Although the brothers Grimm toned down the sex in later editions of their work, they actually ramped up the violence. A particularly horrific incident occurs in “The Robber Bridegroom,” when some bandits drag a maiden into their underground hideout, force her to drink wine until her heart bursts, rip off her clothes and then hack her body into pieces. Other tales have similarly gory episodes. In “Cinderella” the evil stepsisters cut off their toes and heels trying to make the slipper fit and later have their eyes pecked out by doves; in “The Six Swans” an evil mother-in-law is burned at the stake; in “The Goose Maid” a false bride is stripped naked, thrown into a barrel filled with nails and dragged through the streets; and in “Snow White” the wicked queen dies after being forced to dance in red-hot iron shoes. Even the love stories contain violence. The princess in “The Frog King” turns her amphibian companion into a human not by kissing it, but instead by hurling it against a wall in frustration.

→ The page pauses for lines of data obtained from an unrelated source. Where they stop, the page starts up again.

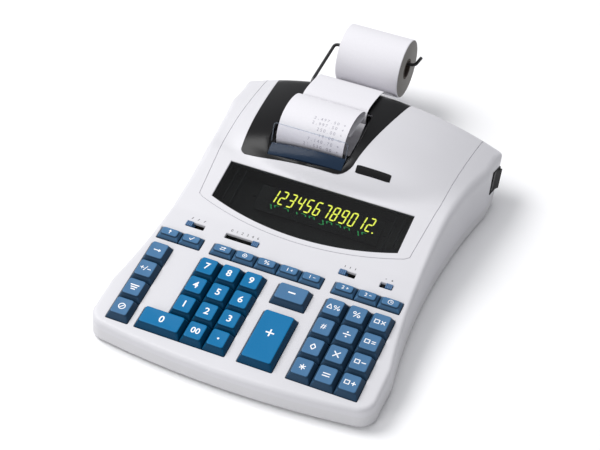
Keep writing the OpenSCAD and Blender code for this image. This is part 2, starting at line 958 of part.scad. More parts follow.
// Key cap with sloping sides, a dished top and a stem.
module key(x, y, w, d, rise, tint) {
    top_w = w / 2 - key_taper;
    front_d = d / 2 - key_taper - 0.6;
    back_d = d / 2 - key_taper + 0.9;
    dish = 4 * w;
    cut = 1.2;
    color(tint)
        place()
            on_deck()
                translate([x, y, 0]) {
                    difference() {
                        intersection() {
                            across(w)
                                polygon([[-d / 2, -key_skirt], [d / 2, -key_skirt], [d / 2, flank_foot],
                                    [back_d, rise], [-front_d, rise], [-d / 2, flank_foot]]);
                            translate([0, d / 2, 0])
                                rotate([90, 0, 0])
                                    linear_extrude(height = d)
                                        polygon([[-w / 2, -key_skirt], [w / 2, -key_skirt],
                                            [w / 2, flank_foot], [top_w, rise], [-top_w, rise],
                                            [-w / 2, flank_foot]]);
                        }
                        translate([0, -d, rise + dish - cap_dish])
                            rotate([-90, 0, 0])
                                cylinder(r = dish, h = 2 * d, $fn = 180);
                        for (i = [-1, 1])
                            for (j = [-1, 1])
                                translate([i * w / 2, j * d / 2, 0])
                                    rotate([0, 0, 45])
                                        cube([cut, cut, 3 * key_skirt], center = true);
                        // Hollow underneath.
                        translate([cap_wall - w / 2, cap_wall - d / 2, -key_skirt - 1])
                            cube([w - 2 * cap_wall, d - 2 * cap_wall, key_skirt + 1]);
                    }
                    translate([0, 0, stem_end])
                        cylinder(r = stem_radius, h = 1 - stem_end, $fn = 48);
                }
}

module main_key(x, y, tint) {
    key(x, y, key_width, key_depth, key_rise, tint);
}

module function_key(x) {
    key(x, row_function, key_width, function_depth, function_rise, slate);
}

module key_1() { main_key(col_number - pitch_x, row_two, blue); }
module key_2() { main_key(col_number, row_two, blue); }
module key_3() { main_key(col_number + pitch_x, row_two, blue); }
module key_4() { main_key(col_number - pitch_x, row_three, blue); }
module key_5() { main_key(col_number, row_three, blue); }
module key_6() { main_key(col_number + pitch_x, row_three, blue); }
module key_7() { main_key(col_number - pitch_x, row_four, blue); }
module key_8() { main_key(col_number, row_four, blue); }
module key_9() { main_key(col_number + pitch_x, row_four, blue); }
module key_0() { key(col_number - 1.5 * pitch_x, row_one, 2 * pitch_x - key_gap, key_depth, key_rise, blue); }
module key_00() { main_key(col_number, row_one, blue); }
module key_point() { main_key(col_number + pitch_x, row_one, blue); }
module key_plus() { key(col_sum, plus_y, sum_width, plus_depth, key_rise + 0.4, blue); }
module key_minus() { key(col_sum, row_four, sum_width, key_depth, key_rise, slate); }
module key_clear() { main_key(col_left, row_one, slate); }
module key_margin() { main_key(col_left, row_two, slate); }
module key_sign() { main_key(col_left, row_three, slate); }
module key_shift() { main_key(col_left, row_four, slate); }
module key_feed() { function_key(col_left); }
module key_tick() { function_key(col_left + pitch_x); }
module key_exchange() { function_key(col_function - 2 * pitch_x); }
module key_local() { function_key(col_function - pitch_x); }
module key_rate() { function_key(col_function); }
module key_tax1_plus() { function_key(col_function + pitch_x); }
module key_tax1_minus() { function_key(col_function + 2 * pitch_x); }
module key_tax2_plus() { function_key(col_right - pitch_x); }
module key_tax2_minus() { function_key(col_right); }
module key_time() { function_key(col_right + pitch_x); }
module key_delta() { main_key(col_right - pitch_x, row_four, slate); }
module key_percent() { main_key(col_right, row_four, slate); }
module key_memory_clear() { main_key(col_right + pitch_x, row_four, slate); }
module key_date() { main_key(col_right - pitch_x, row_three, slate); }
module key_divide() { main_key(col_right, row_three, slate); }
module key_memory_recall() { main_key(col_right + pitch_x, row_three, slate); }
module key_subtotal() { main_key(col_right - pitch_x, row_two, slate); }
module key_multiply() { main_key(col_right, row_two, slate); }
module key_memory_minus() { main_key(col_right + pitch_x, row_two, slate); }
module key_total() { main_key(col_right - pitch_x, row_one, slate); }
module key_equals() { main_key(col_right, row_one, slate); }
module key_memory_plus() { main_key(col_right + pitch_x, row_one, slate); }

base_shell();
top_shell();
rubber_feet();
case_screws();
display_window();
display_tube();
circuit_board();
key_mat();
printer_frame();
platen_roller();
printer_cover();
tear_window();
paper_strip();
paper_roll();
roll_holder();
power_rocker();
slide_print();
slide_decimal();
slide_round();
slide_rate();
key_1();
key_2();
key_3();
key_4();
key_5();
key_6();
key_7();
key_8();
key_9();
key_0();
key_00();
key_point();
key_plus();
key_minus();
key_clear();
key_margin();
key_sign();
key_shift();
key_feed();
key_tick();
key_exchange();
key_local();
key_rate();
key_tax1_plus();
key_tax1_minus();
key_tax2_plus();
key_tax2_minus();
key_time();
key_delta();
key_percent();
key_memory_clear();
key_date();
key_divide();
key_memory_recall();
key_subtotal();
key_multiply();
key_memory_minus();
key_total();
key_equals();
key_memory_plus();
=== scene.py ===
"""Looks of the printing desk calculator: materials, case skin, keys, legends, digits, paper and wire."""

import json
import math

import bmesh
import bpy
from mathutils import Matrix, Vector
from mathutils.geometry import delaunay_2d_cdt


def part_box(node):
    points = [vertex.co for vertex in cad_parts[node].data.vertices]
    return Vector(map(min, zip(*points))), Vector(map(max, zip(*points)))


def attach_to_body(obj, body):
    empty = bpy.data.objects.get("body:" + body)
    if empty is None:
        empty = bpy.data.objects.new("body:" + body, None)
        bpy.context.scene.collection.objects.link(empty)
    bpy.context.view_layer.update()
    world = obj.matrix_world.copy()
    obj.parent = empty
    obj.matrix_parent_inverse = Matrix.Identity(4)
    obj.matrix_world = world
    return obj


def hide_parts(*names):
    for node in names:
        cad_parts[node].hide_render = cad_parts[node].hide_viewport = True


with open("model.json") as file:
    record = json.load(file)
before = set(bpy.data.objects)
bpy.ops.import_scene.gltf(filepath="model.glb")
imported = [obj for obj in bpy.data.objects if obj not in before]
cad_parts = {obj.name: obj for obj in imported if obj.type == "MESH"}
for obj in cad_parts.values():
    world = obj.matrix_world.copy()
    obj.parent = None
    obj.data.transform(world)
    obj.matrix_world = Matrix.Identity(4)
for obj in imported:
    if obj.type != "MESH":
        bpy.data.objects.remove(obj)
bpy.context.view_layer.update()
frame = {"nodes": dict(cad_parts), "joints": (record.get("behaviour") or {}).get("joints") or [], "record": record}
nodes = frame["nodes"]

MM = 0.001
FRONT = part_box("base_shell")[0].y
LAYOUT = Matrix.Translation((0, FRONT, 0)) @ Matrix.Scale(MM, 4)
SLOPE = math.asin([j for j in frame["joints"] if j["name"] == "key_5_press"][0]["axis"][1])
STEM_RADIUS = 1.8
STEM_END = 8.6
SKIRT = 4.0
CAP_TAPER = 2.1
GLYPH_LOW, GLYPH_HIGH = 0.02, 0.10
MARK_LOW, MARK_HIGH = -0.05, 0.04
WELD = 1e-5


# ---------------------------------------------------------------- frame lookups

def layout_box(node):
    """Corners of a CAD node in millimetres, with y measured from the front edge of the case."""
    lo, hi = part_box(node)
    inverse = LAYOUT.inverted()
    return inverse @ lo, inverse @ hi


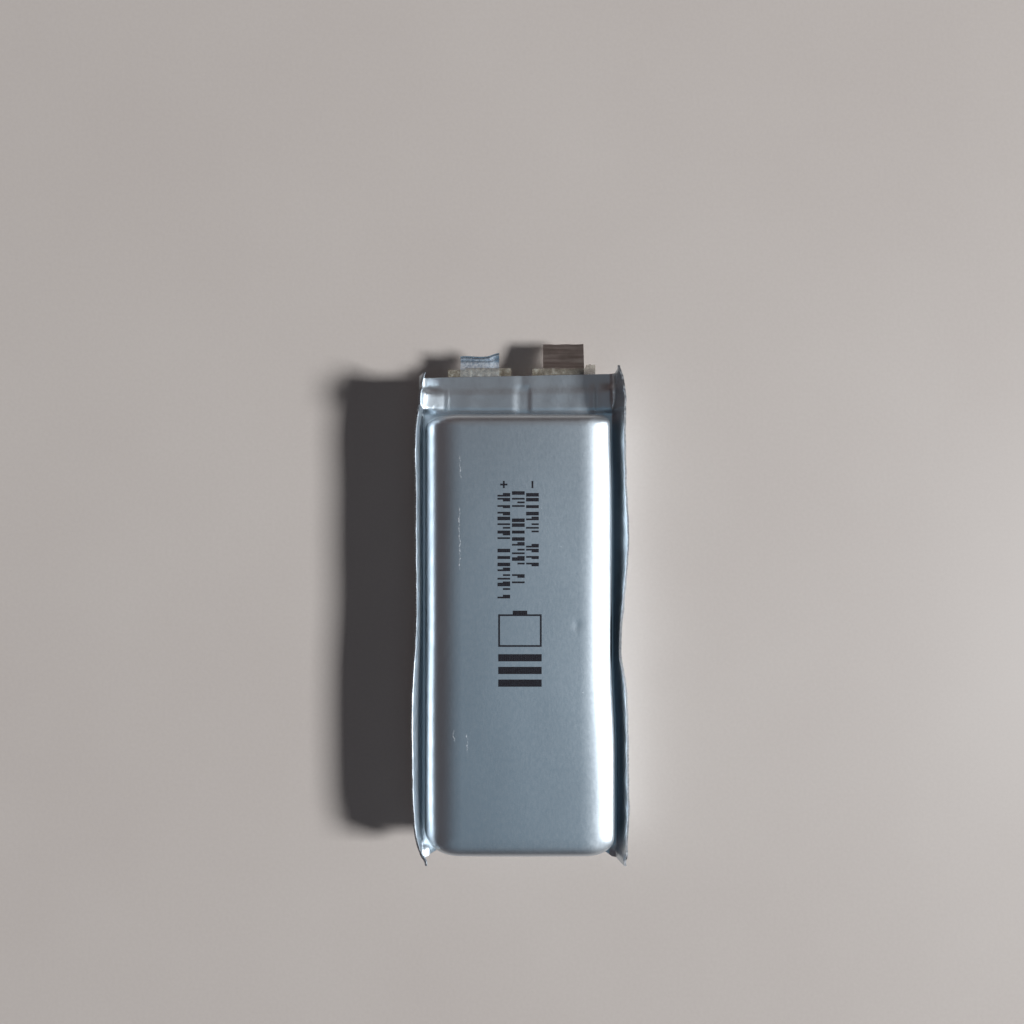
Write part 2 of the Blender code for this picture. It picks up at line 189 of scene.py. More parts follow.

Even more shockingly, much of the violence in “Grimm’s Fairy Tales” is directed at children. Snow White is just 7 years old when the huntsman takes her into the forest with orders to bring back her liver and lungs. In “The Juniper Tree” a woman decapitates her stepson as he bends down to get an apple. She then chops up his body, cooks him in a stew and serves it to her husband, who enjoys the meal so much he asks for seconds. Snow White eventually wins the day, as does the boy in “The Juniper Tree,” who is brought back to life. But not every child in the Grimms’ book is so lucky. The title character in “Frau Trude” turns a disobedient girl into a block of wood and tosses her into a fire. And in “The Stubborn Child” a youngster dies after God lets him become sick.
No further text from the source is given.